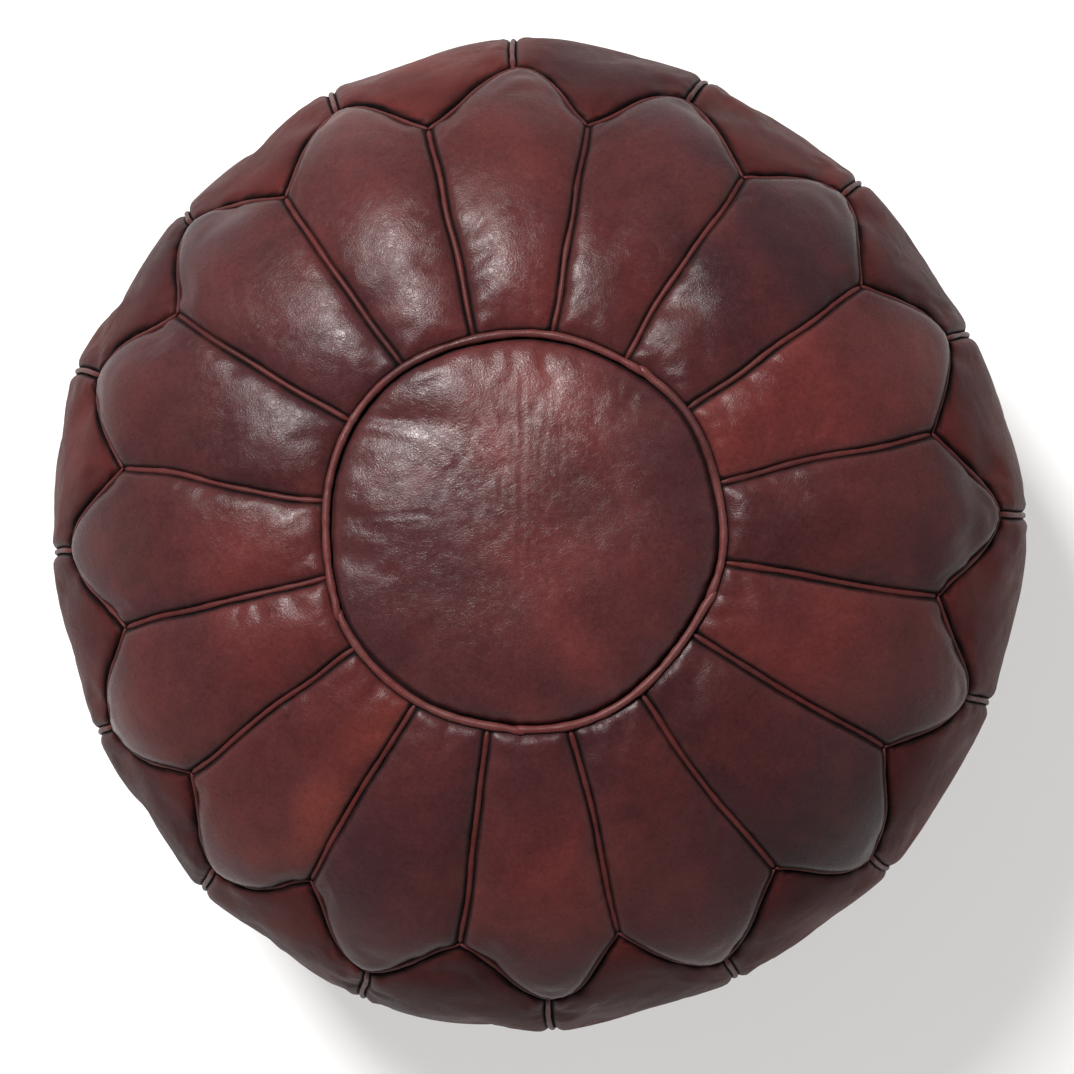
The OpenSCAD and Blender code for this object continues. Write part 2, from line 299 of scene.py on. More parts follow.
def side_grid(i):
    centre = (i + 0.5) * PITCH
    s, theta, side, cut, base = between_seams(
        *SIDE_STEPS, centre, scallop_s, lambda a: np.full(np.shape(a), BASE_S))
    return s, theta, side, cut * scallop_lean(theta), base


def disc_grid(count, radius):
    """Grid over a disc, square in its order: the polar radius and angle of each point."""
    a = np.linspace(-1, 1, count)
    x, y = np.meshgrid(a, a, indexing="xy")
    big = np.where(np.abs(x) > np.abs(y), x, y)
    safe = np.where(big == 0, 1, big)
    other = np.where(np.abs(x) > np.abs(y), y, x)
    quarter = other / safe * math.pi / 4
    theta = np.where(np.abs(x) > np.abs(y), quarter, math.pi / 2 - quarter)
    theta = theta + np.where(big < 0, math.pi, 0)
    half = (count - 1) // 2
    ring = np.rint(np.abs(big) * half).astype(int)
    marks = np.concatenate([
        np.linspace(0, radius - EDGE[-1], half - len(EDGE) + 2)[:-1], radius - EDGE[::-1]
    ])
    return marks[ring], theta


def grid_normals(p):
    du = np.gradient(p, axis=1)
    dv = np.gradient(p, axis=0)
    return unit(np.cross(du, dv))


# ------------------------------------------------------------------ cloth

def sample_grid(field, u, v):
    """Cubic samples of a grid of vectors at u (columns) and v (rows), each from 0 to 1."""
    rows, cols = field.shape[:2]
    x = np.clip(u, 0, 1) * (cols - 1)
    y = np.clip(v, 0, 1) * (rows - 1)
    x0 = np.clip(np.floor(x).astype(int), 0, cols - 2)
    y0 = np.clip(np.floor(y).astype(int), 0, rows - 2)

    def weights(t):
        return (
            -0.5 * t + t * t - 0.5 * t ** 3, 1 - 2.5 * t * t + 1.5 * t ** 3,
            0.5 * t + 2 * t * t - 1.5 * t ** 3, -0.5 * t * t + 0.5 * t ** 3
        )
    wx, wy = weights(x - x0), weights(y - y0)
    total = 0
    for j in range(4):
        yj = np.clip(y0 + j - 1, 0, rows - 1)
        for i in range(4):
            xi = np.clip(x0 + i - 1, 0, cols - 1)
            total = total + field[yj, xi] * (wx[i] * wy[j])[..., None]
    return total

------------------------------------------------

What you are asked to do: Print, please, the lines from the first line of the material through the line that contains "return s, theta, side, cut", exactly as written and with nothing added.

Response:
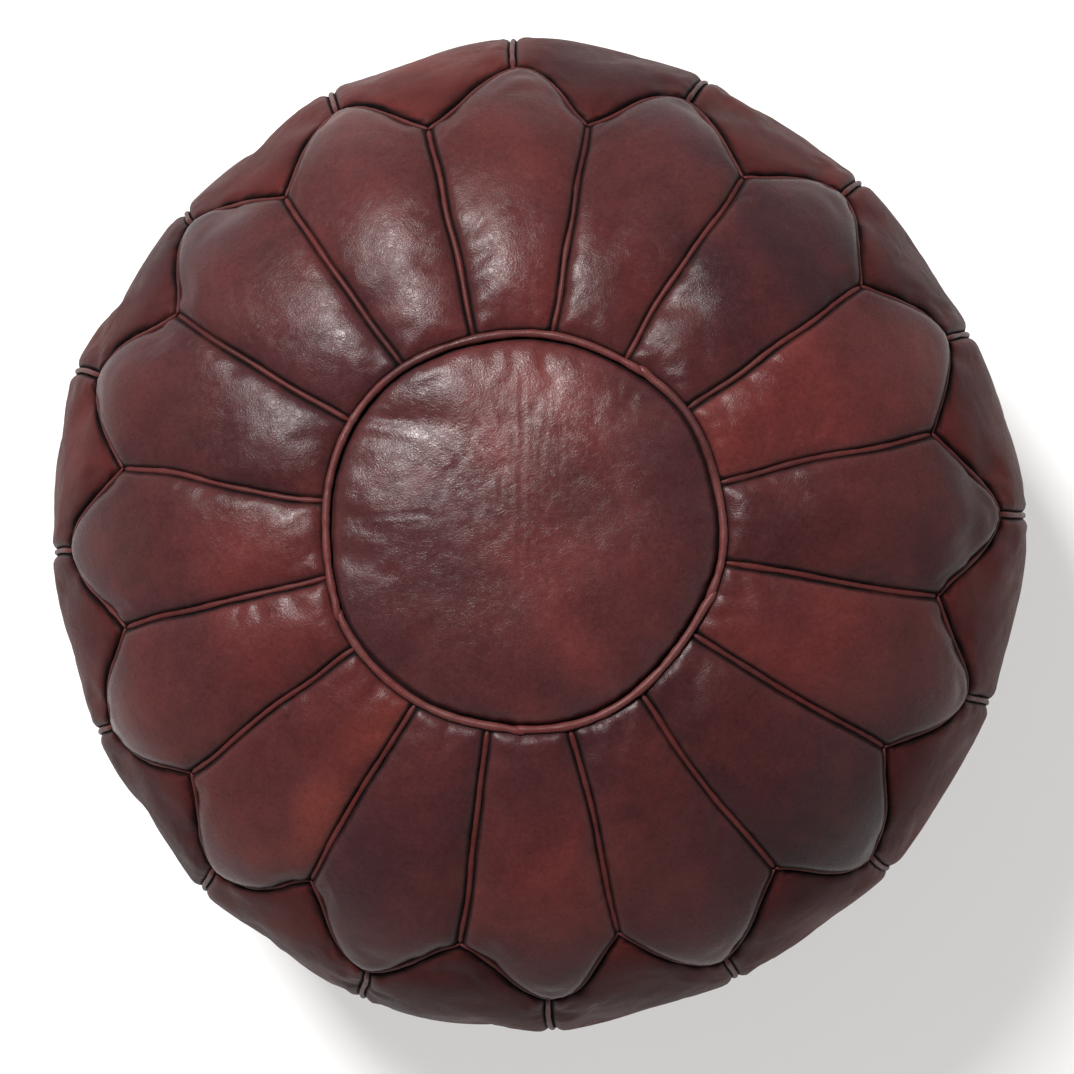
The OpenSCAD and Blender code for this object continues. Write part 2, from line 299 of scene.py on. More parts follow.
def side_grid(i):
    centre = (i + 0.5) * PITCH
    s, theta, side, cut, base = between_seams(
        *SIDE_STEPS, centre, scallop_s, lambda a: np.full(np.shape(a), BASE_S))
    return s, theta, side, cut * scallop_lean(theta), base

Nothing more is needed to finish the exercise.